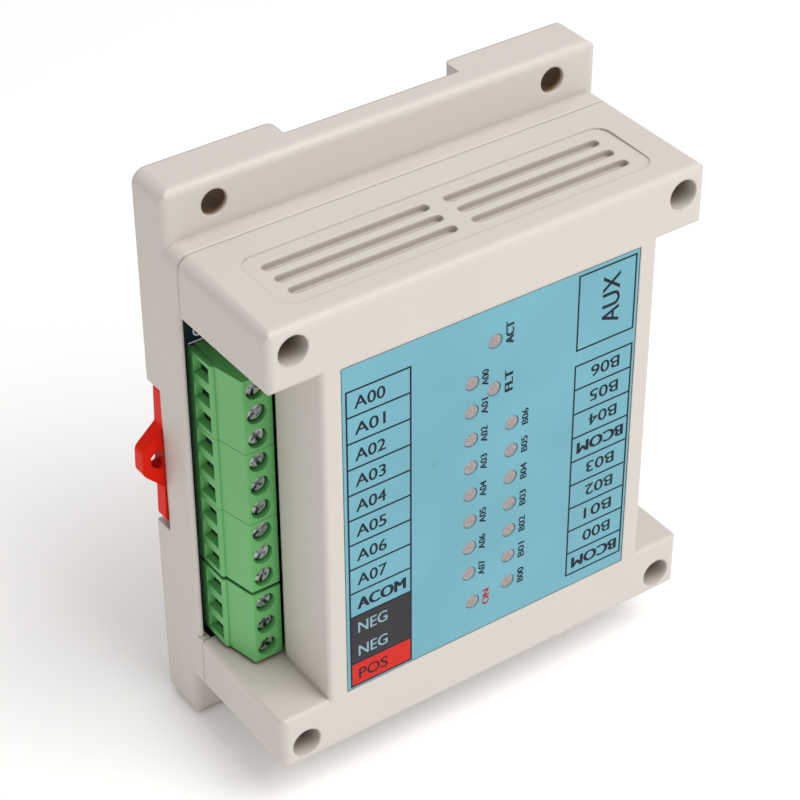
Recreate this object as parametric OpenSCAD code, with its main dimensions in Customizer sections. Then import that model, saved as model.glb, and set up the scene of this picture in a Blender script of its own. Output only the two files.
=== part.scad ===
// Small programmable controller module in a two-part case for a 35 mm rail or a panel.
// X runs across the case, Z along its length and Y from the front (negative) to the back plane.
// The origin is the middle of the rail channel, in the back plane.

/* [Case] */
// Width of the case over its terminal sides
case_w = 90; // [89:0.5:96]
// Length of the case over its mounting wings
case_h = 115; // [114:0.5:120]
// Depth of the case from the back plane to the front face
case_d = 40; // [39:0.5:44]
// Length of the cover, and of the tub under it
cover_h = 94.3; // [94:0.1:95]
// Depth of the mounting wings
wing_d = 9.2; // [8.6:0.1:10]
// Depth from the back plane to the seam between base and cover
seam_d = 13.3; // [13:0.1:13.6]
// Wall thickness of both shells
wall = 1.8; // [1.6:0.1:2]
// Radius of the case's outer corners
edge_r = 2.6; // [1:0.1:2.8]
// Width of the raised centre of the cover
plateau_w = 69.9; // [69.7:0.1:70.3]
// Length of the terminal bays between the ears of the cover
bay_h = 70.7; // [70.5:0.1:71]

/* [Vents and label] */
// Rows of vent slots in each end face
vent_rows = 3; // [1:3]
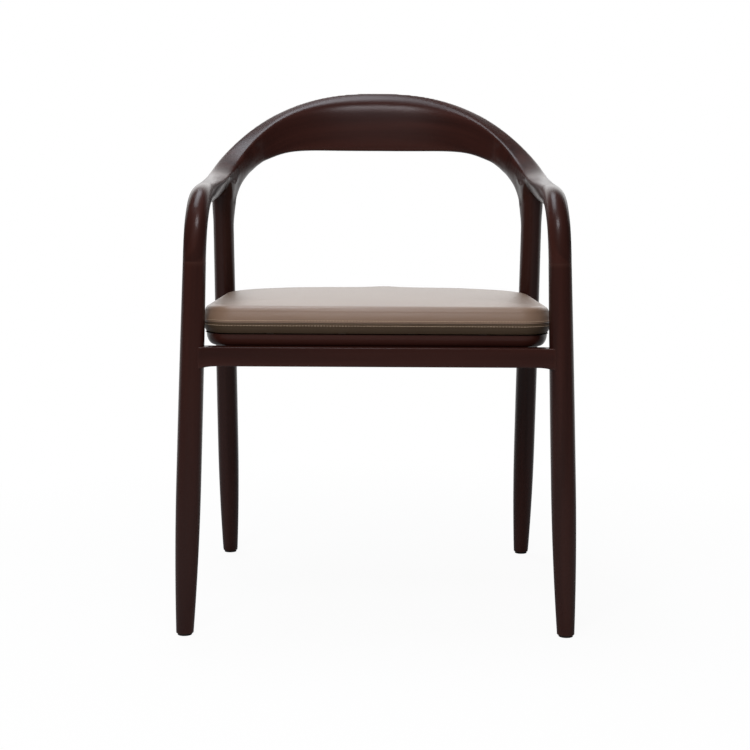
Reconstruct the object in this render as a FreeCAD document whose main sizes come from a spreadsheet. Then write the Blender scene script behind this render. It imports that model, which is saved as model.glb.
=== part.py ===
import FreeCAD, Part
import math
import os

import Sketcher

Vector = FreeCAD.Vector
UP = Vector(0, 0, 1)
ACROSS = Vector(1, 0, 0)
BACK = Vector(0, 1, 0)

# The armchair stands on z = 0, faces -Y, and its left is -X, as it is seen from the front.
# The origin is the middle of its footprint on the floor.

size_rows = [
    # stance of the legs
    ("front_foot_half_spread", 266.5),
    ("front_foot_setback", 245.0),
    ("front_leg_top_half_spread", 248.2),
    ("front_leg_top_setback", 240.0),
    ("rear_foot_half_spread", 250.0),
    ("rear_foot_depth", 240.0),
    ("rear_head_half_spread", 244.0),
    ("rear_head_depth", 100.0),
    # front leg, turned
    ("foot_diameter", 24.0),
    ("front_leg_diameter", 34.4),
    ("front_leg_swell_height", 215.0),
    ("elbow_diameter", 31.5),
    # rear leg
    ("rear_leg_diameter", 34.0),
    ("rear_leg_swell_height", 210.0),
    ("rear_leg_top_diameter", 29.0),
    ("rear_leg_rise", 30.0),
    ("branch_start_height", 520.0),
    ("branch_rise", 80.0),
    ("branch_run", 60.0),
    ("branch_end_drop", 9.0),
    # rail that runs from elbow to elbow
    ("rail_half_width", 248.0),
    ("arm_front_half_width", 244.0),
    ("rail_back_depth", 226.5),
    ("rail_curve_start", 20.0),
    ("crest_top_height", 781.5),
    ("arm_top_height", 640.0),
    ("arm_front_top_height", 627.0),
    ("arm_bottom_height", 597.0),
    ("arm_front_setback", 165.0),
    ("elbow_radius", 75.0),
    ("leg_joint_drop", 16.0),
    ("arm_joint_gap", 23.0),
    # seat
    ("seat_top_height", 458.5),
    ("seam_height", 437.0),
    ("board_bottom_height", 424.0),
    ("seat_half_width", 241.0),
    ("seat_front_setback", 246.0),
    ("seat_back_depth", 219.0),
    ("seat_front_corner_radius", 45.0),
    ("seat_back_corner_radius", 158.0),
    ("seat_crown", 6.0),
    ("seat_crown_setback", 45.0),
    ("cushion_edge_radius", 9.0),
    ("cushion_seam_radius", 3.0),
    ("leather_thickness", 1.2),
    ("board_thickness", 9.0),
    ("hem_width", 26.0),
    ("shell_edge_radius", 15.0),
    ("shell_reveal", 4.0),
    # rails and bearers
    ("rail_top_height", 405.0),
    ("front_rail_height", 27.0),
    ("front_rail_depth", 24.0),
    ("rail_end_flare", 5.0),
    ("rail_end_flare_length", 26.0),
    ("rear_rail_height", 27.0),
    ("rear_rail_depth", 24.0),
    ("tenon_height", 16.0),
    ("tenon_depth", 11.0),
    ("tenon_length", 13.0),
    ("bearer_half_spread", 150.0),
    ("bearer_width", 32.0),
    ("bearer_height", 25.0),
    ("edge_softness", 2.5),
    # dowels, screws and bolts
    ("dowel_diameter", 8.0),
    ("dowel_length", 36.0),
    ("leg_dowel_diameter", 12.0),
    ("leg_dowel_length", 60.0),
    ("crest_dowel_pitch", 20.0),
    ("arm_dowel_pitch", 14.0),
    ("arm_dowel_rise", 4.0),
    ("bearer_dowel_pitch", 16.0),
    ("bolt_diameter", 6.0),
    ("bolt_length", 34.0),
    ("bolt_head_diameter", 11.0),
    ("bolt_head_height", 3.6),
    ("bolt_hole_diameter", 7.0),
    ("bolt_inset", 60.0),
    ("washer_diameter", 16.0),
    ("washer_thickness", 1.5),
    ("insert_diameter", 10.0),
    ("insert_length", 13.0),
    ("screw_diameter", 4.0),
    ("screw_length", 22.0),
    ("screw_head_diameter", 8.0),
    ("screw_head_height", 2.6),
    ("screw_half_spread", 95.0),
    ("screw_front_setback", 150.0),
    ("screw_back_depth", 110.0),
    ("staple_wire", 1.0),
    ("staple_crown", 10.0),
    ("staple_leg", 6.0),
    # glides
    ("glide_diameter", 20.0),
    ("glide_height", 3.0),
    ("nail_diameter", 2.5),
    ("nail_length", 16.0),
    # fits
    ("dowel_clearance", 0.1),
    ("tenon_clearance", 0.2),
    ("cloth_clearance", 0.3),
    ("cut_overrun", 5.0),
]

doc = FreeCAD.newDocument("HorseshoeArmchair")
sheet = doc.addObject("Spreadsheet::Sheet", "Sizes")
for row, (alias, value) in enumerate(size_rows, start=1):
    sheet.set("A%d" % row, alias)
    sheet.set("B%d" % row, str(value))
    sheet.setAlias("B%d" % row, alias)
doc.recompute()


def size(alias):
    return float(getattr(sheet, alias))


# Pure numbers of the form

PLAN_POWER = 2.4
CREST_FALL_POWER = 1.42
CREST_BOTTOM_SHARE = 0.6
QUARTER_TURN = math.degrees(math.pi / 2)
ROUND = 0.732
ROUND_REACH = 1.011
NEAR = 1e-4
HALF_CORNER_SHARE = math.sqrt(0.5)
PLAN_STEP_SHARE = 0.005
NAIL_START_SHARE = 1 / 3


def blend(low, high, share):
    return low + (high - low) * share


def ring_poles(corners, softness):
    """Twelve poles of a closed cubic spline that rounds off four corners.

    Each corner is pulled in towards its two flanks by its softness. A square with the
    softness ROUND comes out as a circle.
    """
    poles = []
    count = len(corners)
    for index, corner in enumerate(corners):
        soft = softness[index]
        before = corner + (corners[index - 1] - corner) * (soft / 2)
        after = corner + (corners[(index + 1) % count] - corner) * (soft / 2)
        poles.append(before)
        poles.append(corner + ((before + after) * 0.5 - corner) * soft)
        poles.append(after)
    return poles


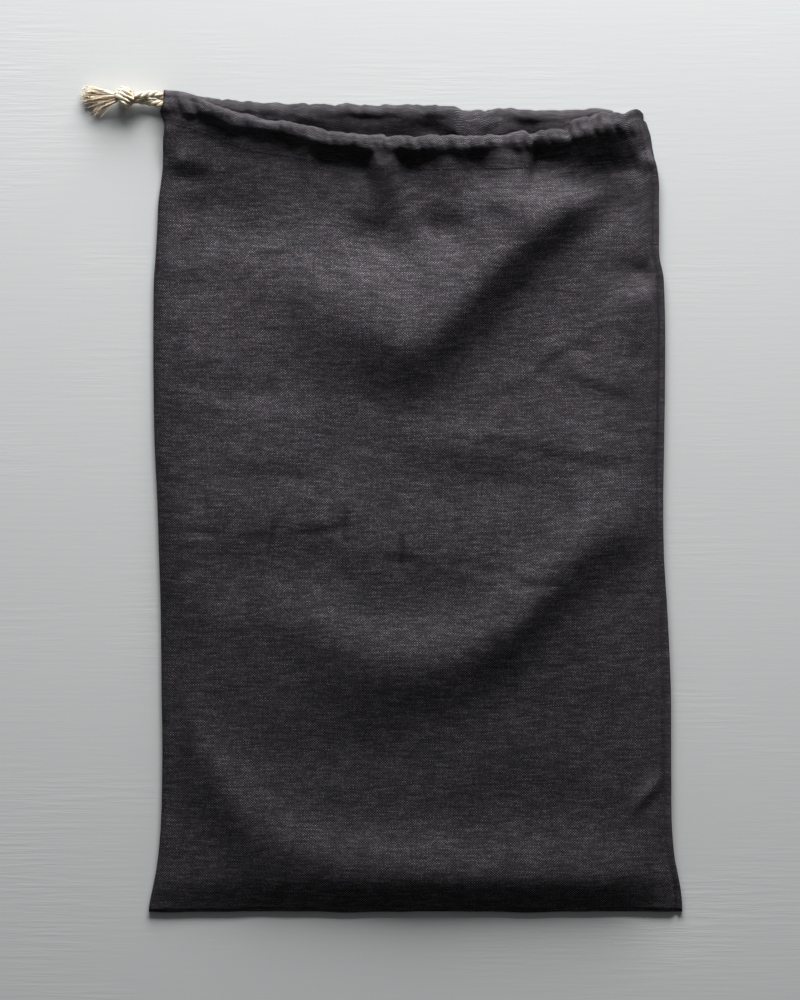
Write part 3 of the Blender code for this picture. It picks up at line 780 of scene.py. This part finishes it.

### Work to do:
Extract each line of the material exactly as it stands.

### Exercise result:
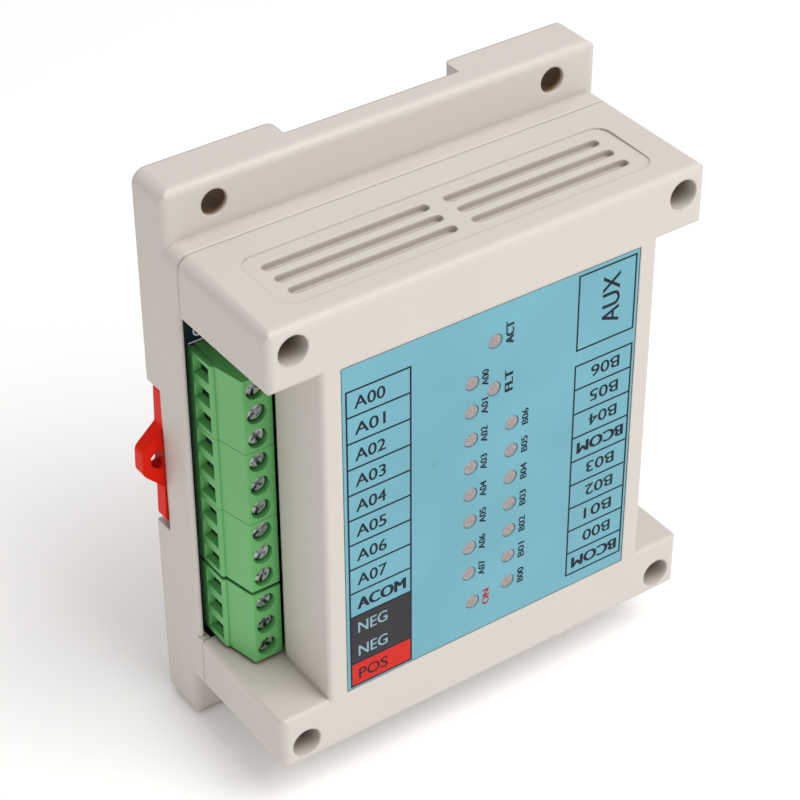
Recreate this object as parametric OpenSCAD code, with its main dimensions in Customizer sections. Then import that model, saved as model.glb, and set up the scene of this picture in a Blender script of its own. Output only the two files.
=== part.scad ===
// Small programmable controller module in a two-part case for a 35 mm rail or a panel.
// X runs across the case, Z along its length and Y from the front (negative) to the back plane.
// The origin is the middle of the rail channel, in the back plane.

/* [Case] */
// Width of the case over its terminal sides
case_w = 90; // [89:0.5:96]
// Length of the case over its mounting wings
case_h = 115; // [114:0.5:120]
// Depth of the case from the back plane to the front face
case_d = 40; // [39:0.5:44]
// Length of the cover, and of the tub under it
cover_h = 94.3; // [94:0.1:95]
// Depth of the mounting wings
wing_d = 9.2; // [8.6:0.1:10]
// Depth from the back plane to the seam between base and cover
seam_d = 13.3; // [13:0.1:13.6]
// Wall thickness of both shells
wall = 1.8; // [1.6:0.1:2]
// Radius of the case's outer corners
edge_r = 2.6; // [1:0.1:2.8]
// Width of the raised centre of the cover
plateau_w = 69.9; // [69.7:0.1:70.3]
// Length of the terminal bays between the ears of the cover
bay_h = 70.7; // [70.5:0.1:71]

/* [Vents and label] */
// Rows of vent slots in each end face
vent_rows = 3; // [1:3]
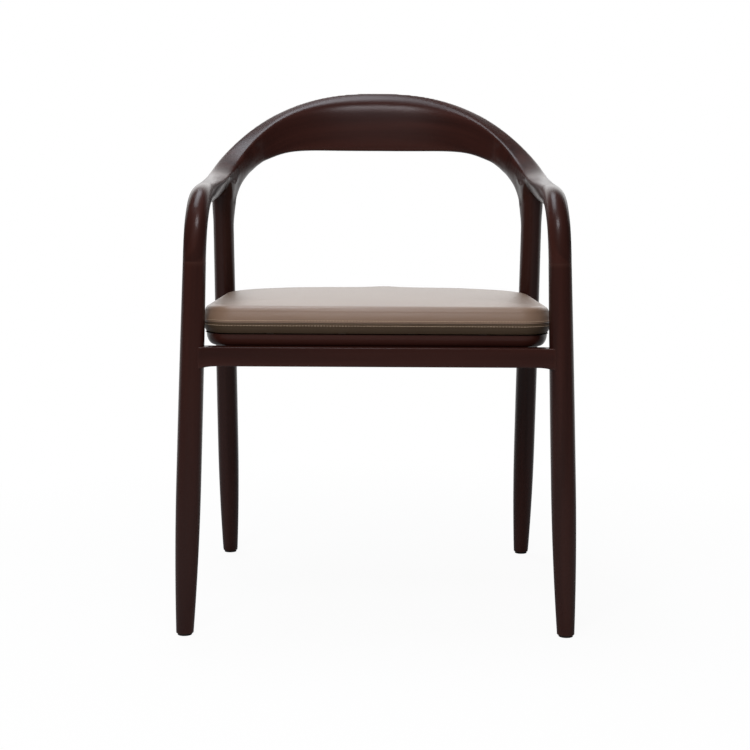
Reconstruct the object in this render as a FreeCAD document whose main sizes come from a spreadsheet. Then write the Blender scene script behind this render. It imports that model, which is saved as model.glb.
=== part.py ===
import FreeCAD, Part
import math
import os

import Sketcher

Vector = FreeCAD.Vector
UP = Vector(0, 0, 1)
ACROSS = Vector(1, 0, 0)
BACK = Vector(0, 1, 0)

# The armchair stands on z = 0, faces -Y, and its left is -X, as it is seen from the front.
# The origin is the middle of its footprint on the floor.

size_rows = [
    # stance of the legs
    ("front_foot_half_spread", 266.5),
    ("front_foot_setback", 245.0),
    ("front_leg_top_half_spread", 248.2),
    ("front_leg_top_setback", 240.0),
    ("rear_foot_half_spread", 250.0),
    ("rear_foot_depth", 240.0),
    ("rear_head_half_spread", 244.0),
    ("rear_head_depth", 100.0),
    # front leg, turned
    ("foot_diameter", 24.0),
    ("front_leg_diameter", 34.4),
    ("front_leg_swell_height", 215.0),
    ("elbow_diameter", 31.5),
    # rear leg
    ("rear_leg_diameter", 34.0),
    ("rear_leg_swell_height", 210.0),
    ("rear_leg_top_diameter", 29.0),
    ("rear_leg_rise", 30.0),
    ("branch_start_height", 520.0),
    ("branch_rise", 80.0),
    ("branch_run", 60.0),
    ("branch_end_drop", 9.0),
    # rail that runs from elbow to elbow
    ("rail_half_width", 248.0),
    ("arm_front_half_width", 244.0),
    ("rail_back_depth", 226.5),
    ("rail_curve_start", 20.0),
    ("crest_top_height", 781.5),
    ("arm_top_height", 640.0),
    ("arm_front_top_height", 627.0),
    ("arm_bottom_height", 597.0),
    ("arm_front_setback", 165.0),
    ("elbow_radius", 75.0),
    ("leg_joint_drop", 16.0),
    ("arm_joint_gap", 23.0),
    # seat
    ("seat_top_height", 458.5),
    ("seam_height", 437.0),
    ("board_bottom_height", 424.0),
    ("seat_half_width", 241.0),
    ("seat_front_setback", 246.0),
    ("seat_back_depth", 219.0),
    ("seat_front_corner_radius", 45.0),
    ("seat_back_corner_radius", 158.0),
    ("seat_crown", 6.0),
    ("seat_crown_setback", 45.0),
    ("cushion_edge_radius", 9.0),
    ("cushion_seam_radius", 3.0),
    ("leather_thickness", 1.2),
    ("board_thickness", 9.0),
    ("hem_width", 26.0),
    ("shell_edge_radius", 15.0),
    ("shell_reveal", 4.0),
    # rails and bearers
    ("rail_top_height", 405.0),
    ("front_rail_height", 27.0),
    ("front_rail_depth", 24.0),
    ("rail_end_flare", 5.0),
    ("rail_end_flare_length", 26.0),
    ("rear_rail_height", 27.0),
    ("rear_rail_depth", 24.0),
    ("tenon_height", 16.0),
    ("tenon_depth", 11.0),
    ("tenon_length", 13.0),
    ("bearer_half_spread", 150.0),
    ("bearer_width", 32.0),
    ("bearer_height", 25.0),
    ("edge_softness", 2.5),
    # dowels, screws and bolts
    ("dowel_diameter", 8.0),
    ("dowel_length", 36.0),
    ("leg_dowel_diameter", 12.0),
    ("leg_dowel_length", 60.0),
    ("crest_dowel_pitch", 20.0),
    ("arm_dowel_pitch", 14.0),
    ("arm_dowel_rise", 4.0),
    ("bearer_dowel_pitch", 16.0),
    ("bolt_diameter", 6.0),
    ("bolt_length", 34.0),
    ("bolt_head_diameter", 11.0),
    ("bolt_head_height", 3.6),
    ("bolt_hole_diameter", 7.0),
    ("bolt_inset", 60.0),
    ("washer_diameter", 16.0),
    ("washer_thickness", 1.5),
    ("insert_diameter", 10.0),
    ("insert_length", 13.0),
    ("screw_diameter", 4.0),
    ("screw_length", 22.0),
    ("screw_head_diameter", 8.0),
    ("screw_head_height", 2.6),
    ("screw_half_spread", 95.0),
    ("screw_front_setback", 150.0),
    ("screw_back_depth", 110.0),
    ("staple_wire", 1.0),
    ("staple_crown", 10.0),
    ("staple_leg", 6.0),
    # glides
    ("glide_diameter", 20.0),
    ("glide_height", 3.0),
    ("nail_diameter", 2.5),
    ("nail_length", 16.0),
    # fits
    ("dowel_clearance", 0.1),
    ("tenon_clearance", 0.2),
    ("cloth_clearance", 0.3),
    ("cut_overrun", 5.0),
]

doc = FreeCAD.newDocument("HorseshoeArmchair")
sheet = doc.addObject("Spreadsheet::Sheet", "Sizes")
for row, (alias, value) in enumerate(size_rows, start=1):
    sheet.set("A%d" % row, alias)
    sheet.set("B%d" % row, str(value))
    sheet.setAlias("B%d" % row, alias)
doc.recompute()


def size(alias):
    return float(getattr(sheet, alias))


# Pure numbers of the form

PLAN_POWER = 2.4
CREST_FALL_POWER = 1.42
CREST_BOTTOM_SHARE = 0.6
QUARTER_TURN = math.degrees(math.pi / 2)
ROUND = 0.732
ROUND_REACH = 1.011
NEAR = 1e-4
HALF_CORNER_SHARE = math.sqrt(0.5)
PLAN_STEP_SHARE = 0.005
NAIL_START_SHARE = 1 / 3


def blend(low, high, share):
    return low + (high - low) * share


def ring_poles(corners, softness):
    """Twelve poles of a closed cubic spline that rounds off four corners.

    Each corner is pulled in towards its two flanks by its softness. A square with the
    softness ROUND comes out as a circle.
    """
    poles = []
    count = len(corners)
    for index, corner in enumerate(corners):
        soft = softness[index]
        before = corner + (corners[index - 1] - corner) * (soft / 2)
        after = corner + (corners[(index + 1) % count] - corner) * (soft / 2)
        poles.append(before)
        poles.append(corner + ((before + after) * 0.5 - corner) * soft)
        poles.append(after)
    return poles


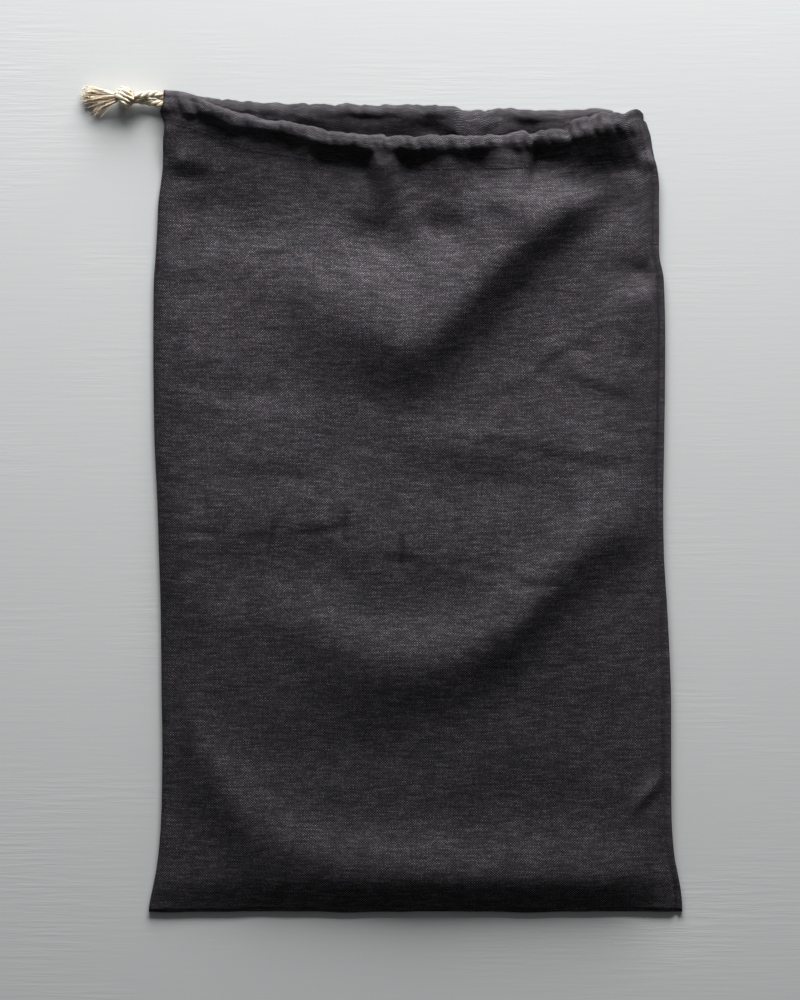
Write part 3 of the Blender code for this picture. It picks up at line 780 of scene.py. This part finishes it.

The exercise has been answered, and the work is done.